Shares were mostly lower in Asia on Monday following a report that the US is preparing to slap sanctions on a dozen more Chinese officials, ratcheting up tensions with Beijing.
Benchmarks dropped in Tokyo, Hong Kong and Shanghai but rose in Sydney.
Investors also are locking in recent gains after markets surged with signs of progress toward rolling out coronavirus vaccines in many countries.
Stocks hit record highs on Wall Street on Friday as traders took a discouraging jobs report as a sign Congress may finally move on delivering more aid for the pandemic-stricken economy.
After a strong start, Asian shares fell back, especially in China. Hong Kong’s Hang Seng dropped 1.7% to 26,382.06 and the Nikkei 225 in Tokyo lost 0.8% to 26,553.85. The Shanghai Composite index sank 0.7% to 3,421.85.
South Korea’s Kospi was almost unchanged, at 2,732.38 and in Australia, the S&P/ASX 200 added 0.4% to 6,662.70.
A report by Reuters citing unnamed sources said the US departments of State and Treasury were preparing economic sanctions on a dozen more Chinese officials in response to Beijing’s crackdown on dissent in Hong Kong.
That followed a tightening of visa restrictions on Chinese Communist Party members and their families announced late last week as tattered relations between Washington and Beijing fray further.

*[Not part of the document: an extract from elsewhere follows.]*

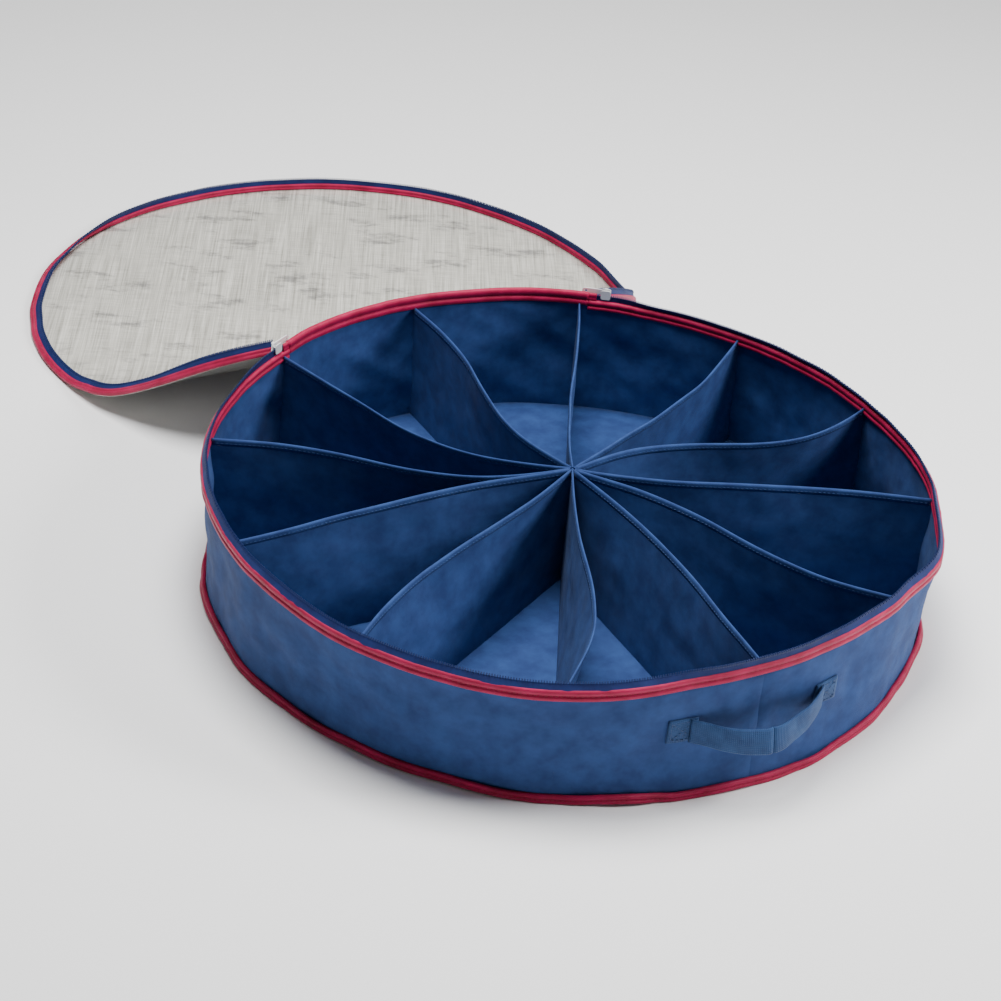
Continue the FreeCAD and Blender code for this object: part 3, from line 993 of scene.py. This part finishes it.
def stage():
    paint, nodes, links, bsdf = shader("studio_floor")
    bsdf.inputs["Base Color"].default_value = (FLOOR_ALBEDO, FLOOR_ALBEDO, FLOOR_ALBEDO, 1)
    bsdf.inputs["Roughness"].default_value = 0.9
    bpy.ops.mesh.primitive_plane_add(size=FLOOR_SIZE)
    floor = bpy.context.object
    floor.name = "studio_floor"
    floor.data.materials.append(paint)
    world = bpy.data.worlds.new("studio")
    bpy.context.scene.world = world
    world.use_nodes = True
    world.node_tree.nodes["Background"].inputs["Color"].default_value = (1, 1, 1, 1)
    world.node_tree.nodes["Background"].inputs["Strength"].default_value = WORLD_STRENGTH
    soft_box("key", *KEY_LIGHT)
    soft_box("top", *TOP_LIGHT)


def camera():
    azimuth, elevation, roll = (math.radians(angle) for angle in
                                (CAMERA_AZIMUTH, CAMERA_ELEVATION, CAMERA_ROLL))
    back = Vector((math.sin(azimuth) * math.cos(elevation),
                   -math.cos(azimuth) * math.cos(elevation), math.sin(elevation)))
    level = Vector((math.cos(azimuth), math.sin(azimuth), 0))
    upright = back.cross(level)
    right = level * math.cos(roll) + upright * math.sin(roll)
    up = upright * math.cos(roll) - level * math.sin(roll)
    data = bpy.data.cameras.new("photo_view")
    data.lens = CAMERA_LENS
    data.sensor_width = CAMERA_SENSOR
    data.sensor_fit = "HORIZONTAL"
    eye = bpy.data.objects.new("photo_view", data)
    turn = Matrix((right, up, back)).transposed().to_4x4()
    eye.matrix_world = Matrix.Translation(CAMERA_PLACE) @ turn
    bpy.context.scene.collection.objects.link(eye)
    bpy.context.scene.camera = eye


# ---- build ----
base_panel()
wall_panel("left", 90, 270)
wall_panel("right", -90, 90)
rim_binding()
hinge_binding()
base_binding()
centre_seam()
hem_paths = []
for pocket in range(1, POCKETS + 1):
    divider(pocket)
    hem_paths += divider_hem(pocket)
stitches("hem_stitches", hem_paths, NAVY_THREAD, "bag")
zip_tape("zip_band_bag", SEAM_LEFT + END_TAB, SEAM_RIGHT + 360 - END_TAB, "zip_tape_bag")
zip_teeth()
end_tab(1)
end_tab(-1)
lid_window()
lid_edges()
hinge_band()
handle_patch("left")
handle_patch("right")
handle_strap()
dress_metal()
stage()
camera()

Meanwhile, China’s politically sensitive trade surplus with the US soared to a record 75.4 billion dollars (£56.20 billion) in November as exports surged 21.1% over a year earlier, propelled by strong demand from American consumers.
Exports to the US rose 46% despite lingering tariff hikes in a trade war with Washington, customs data showed on Monday.

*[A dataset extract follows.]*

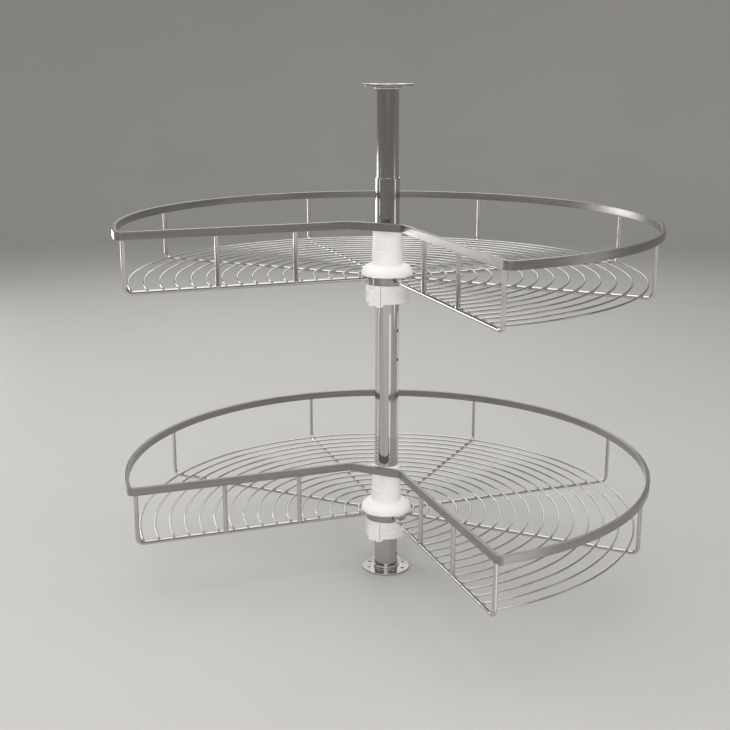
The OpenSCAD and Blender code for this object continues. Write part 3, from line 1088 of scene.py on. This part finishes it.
class CAROUSEL_OT_clamps(bpy.types.Operator):
    """Build the clamp ring, its screw and the glide washer under each hub"""

    bl_idname = "carousel.clamps"
    bl_label = "Clamp Rings"

    def execute(self, context):
        props, finish = context.scene.carousel_hub, context.scene.carousel_finish
        white = plastic("Clamp ring plastic", finish.clamp, 0.40)
        natural = plastic("Washer plastic", finish.washer, 0.35)
        bore, washer_edge = high("main_tube", 0) + WASHER_GAP, 0.25 * MM
        for basket in BASKETS:
            node = f"{basket}_support_ring"
            piece = rounded_copy(
                node, f"{basket}_clamp_ring", props.clamp_edge, 3, self.slot_test(props)
            )
            dress(piece, [node], white, True)
            node = f"{basket}_clamp_screw"
            piece = rounded_copy(node, f"{basket}_clamp_socket_screw", 0.3 * MM, 2)
            dress(piece, [node], blackened(finish), True)
            node = f"{basket}_glide_washer"
            bm = round_wall(node, high(node, 0) - bore, washer_edge, washer_edge, 96, 35)
            dress(to_object(bm, f"{basket}_washer"), [node], natural, True)
        return {"FINISHED"}

    def slot_test(self, props):
        """A test of whether an edge runs along the slot, one side of which is its bearing."""
        turned = Matrix.Rotation(-props.slot_bearing, 3, "Z")
        slack = 0.05 * MM

        def along_slot(edge):
            ends = [turned @ v.co for v in edge.verts]
            return all(p.x > 0 and -slack < p.y < props.slot + slack for p in ends)

        return along_slot


# ---- the studio ----


def set_up(name, data, place, direction):
    """Puts a lamp or a camera in its place, looking along a direction."""
    obj = bpy.data.objects.new(name, data)
    obj.location = place
    obj.rotation_mode = "QUATERNION"
    obj.rotation_quaternion = direction.to_track_quat("-Z", "Y")
    bpy.context.scene.collection.objects.link(obj)
    return obj


def softbox(name, place, aim, size, power):
    """A soft rectangular lamp that the camera doesn't see."""
    lamp = bpy.data.lights.new(name, "AREA")
    lamp.shape, lamp.size, lamp.size_y = "RECTANGLE", size[0], size[1]
    lamp.energy = power
    obj = set_up(name, lamp, place, Vector(aim) - Vector(place))
    obj.visible_camera = False
    return obj


def floor_material(colour):
    """Matt pale floor paint with a faint unevenness."""
    material, tree, shader, place = blank_material("Studio floor")
    skin = use_group(tree, "Moulded Skin", [
        ("Vector", place), ("Mottle Scale", 1.2), ("Roughness", 0.55),
    ])
    feed(tree, shader, [
        ("Base Color", blend(tree, skin["Mottle"], shade(colour), shade(colour, 0.97))),
        ("Roughness", skin["Roughness"]), ("Specular IOR Level", 0.2),
    ])
    return material


class CAROUSEL_OT_studio(bpy.types.Operator):
    """Set up the floor, the backdrop, the lamps and the camera"""

    bl_idname = "carousel.studio"
    bl_label = "Studio"

    def execute(self, context):
        scene, props = context.scene, context.scene.carousel_studio
        self.floor(props)
        softbox("Top lamp", (-0.1, 0.35, 2.7), (0, 0.1, 0.4), (3.6, 3.2), props.top)
        softbox("Back lamp", (0.85, 2.5, 1.25), (0, 0, 0.2), (1.8, 0.9), props.back)
        front_left, front_right = 0.52, 0.48  # how the two lamps in front share their power
        for name, place, power in (
            ("Left lamp", (-1.9, 1.7, 1.5), props.side),
            ("Front lamp", (-2.0, -2.3, 1.35), props.front * front_left),
            ("Right lamp", (0.55, -3.0, 1.35), props.front * front_right),
        ):
            softbox(name, place, (0, 0, 0.4), (1.6, 1.3), power).visible_glossy = False
        # Cards that only the metal shows; each faces the post at its own height
        top_aim = 0.95
        for name, place, size, radiance in (
            ("Left card", (-1.2, 2.45, 0.24), (1.3, 0.40), 6.0),
            ("Left strip", (-1.77, 0.35, 0.26), (0.22, 0.44), 1.2),
            ("Right strip", (1.47, -1.03, 0.26), (0.42, 0.44), 1.2),
            ("Front card", (-0.95, -2.4, 1.35), (1.4, 1.0), 1.1),
            ("Low front strip", (0.07, -0.50, 0.17), (0.15, 0.3), 0.55),
            ("Low left strip", (-0.464, 0.187, 0.17), (0.075, 0.3), 0.6),
            ("Low right strip", (0.48, 0.14, 0.17), (0.17, 0.3), 0.55),
        ):
            power = props.cards * radiance * math.pi * size[0] * size[1]
            card = softbox(name, place, (0, 0, min(place[2], top_aim)), size, power)
            card.visible_diffuse = False
        world = bpy.data.worlds.new("Studio")
        world.use_nodes = True
        feed(world.node_tree, world.node_tree.nodes["Background"], [
            ("Color", (1.0, 0.985, 0.96, 1.0)), ("Strength", props.fill),
        ])
        scene.world = world
        camera = bpy.data.cameras.new("Camera")
        camera.sensor_width, camera.lens = 36.0, props.lens
        camera.clip_start, camera.clip_end = 0.05, 60.0
        scene.camera = set_up("Camera", camera, props.camera, Vector(props.aim))
        scene.view_settings.view_transform = "Standard"
        return {"FINISHED"}

    def floor(self, props):
        """A round floor that sweeps up into a wall all the way round."""
        flat, sweep, wall, margin = 3.8, 1.6, 3.2, 0.05
        bm = bmesh.new()
        loop = ring(bm, flat - margin, Matrix(), 128)
        bmesh.ops.holes_fill(bm, edges=loop)
        ladder(bm, loop, (flat - margin, 0), [
            (flat, 0),
            *quarter(flat, sweep, sweep, -90, 0, 16),
            (flat + sweep, sweep + wall),
        ])
        bmesh.ops.recalc_face_normals(bm, faces=bm.faces)
        bmesh.ops.reverse_faces(bm, faces=bm.faces)
        for face in bm.faces:
            face.smooth = True
        obj = to_object(bm, "studio_floor")
        obj.data.materials.append(floor_material(props.floor))


class CAROUSEL_PT_panel(bpy.types.Panel):
    """Lists the carousel's pieces in the sidebar"""

    bl_idname = "CAROUSEL_PT_panel"
    bl_label = "Corner Carousel"
    bl_space_type = "VIEW_3D"
    bl_region_type = "UI"
    bl_category = "Carousel"

    def draw(self, context):
        for operator in OPERATORS:
            self.layout.operator(operator.bl_idname)
        for name in SETTINGS:
            box = self.layout.box()
            group = getattr(context.scene, name)
            for key in group.bl_rna.properties.keys():
                if key not in ("rna_type", "name"):
                    box.prop(group, key)


OPERATORS = (
    CAROUSEL_OT_flanges, CAROUSEL_OT_tubes, CAROUSEL_OT_set_screws, CAROUSEL_OT_rim_bands,
    CAROUSEL_OT_wires, CAROUSEL_OT_floor_arcs, CAROUSEL_OT_hubs, CAROUSEL_OT_weld_rings,
    CAROUSEL_OT_clamps, CAROUSEL_OT_studio,
)
SETTINGS = {
    "carousel_post": CarouselPost,
    "carousel_basket": CarouselBasket,
    "carousel_hub": CarouselHub,
    "carousel_finish": CarouselFinish,
    "carousel_studio": CarouselStudio,
}


def register():
    for group in SETTINGS.values():
        bpy.utils.register_class(group)
    for cls in (*OPERATORS, CAROUSEL_PT_panel):
        bpy.utils.register_class(cls)
    for name, group in SETTINGS.items():
        setattr(bpy.types.Scene, name, PointerProperty(type=group))


def unregister():
    for name in SETTINGS:
        delattr(bpy.types.Scene, name)
    for cls in (CAROUSEL_PT_panel, *reversed(OPERATORS), *reversed(list(SETTINGS.values()))):
        bpy.utils.unregister_class(cls)


def main():
    register()
    for operator in OPERATORS:
        family, name = operator.bl_idname.split(".")
        getattr(getattr(bpy.ops, family), name)()
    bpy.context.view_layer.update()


if __name__ == "__main__":
    main()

Total exports rose to 268 billion dollars (£200 billion), up from October’s 11.4% growth. Imports gained 5% to 192.6 billion dollars (£143.5 billion), up from the previous month’s 4.7%, reflecting the growing strength of China’s economic rebound from the coronavirus pandemic.
Chinese exporters are benefiting from the economy’s relatively early reopening after the Communist Party declared the disease under control in March while foreign competitors still are hampered by anti-virus controls.
“Exports were much stronger than expected in November,” said Julian Evans-Pritchard of Capital Economics in a report. He noted that consumers have stepped up purchases of goods, cutting back on services that may not be safe or available during the pandemic.
Chinese exporters have temporarily taken global market share from competitors. Forecasters say that surge is unlikely to last into 2021 once coronavirus vaccines are rolled out and consumption in Western markets gradually returns to normal.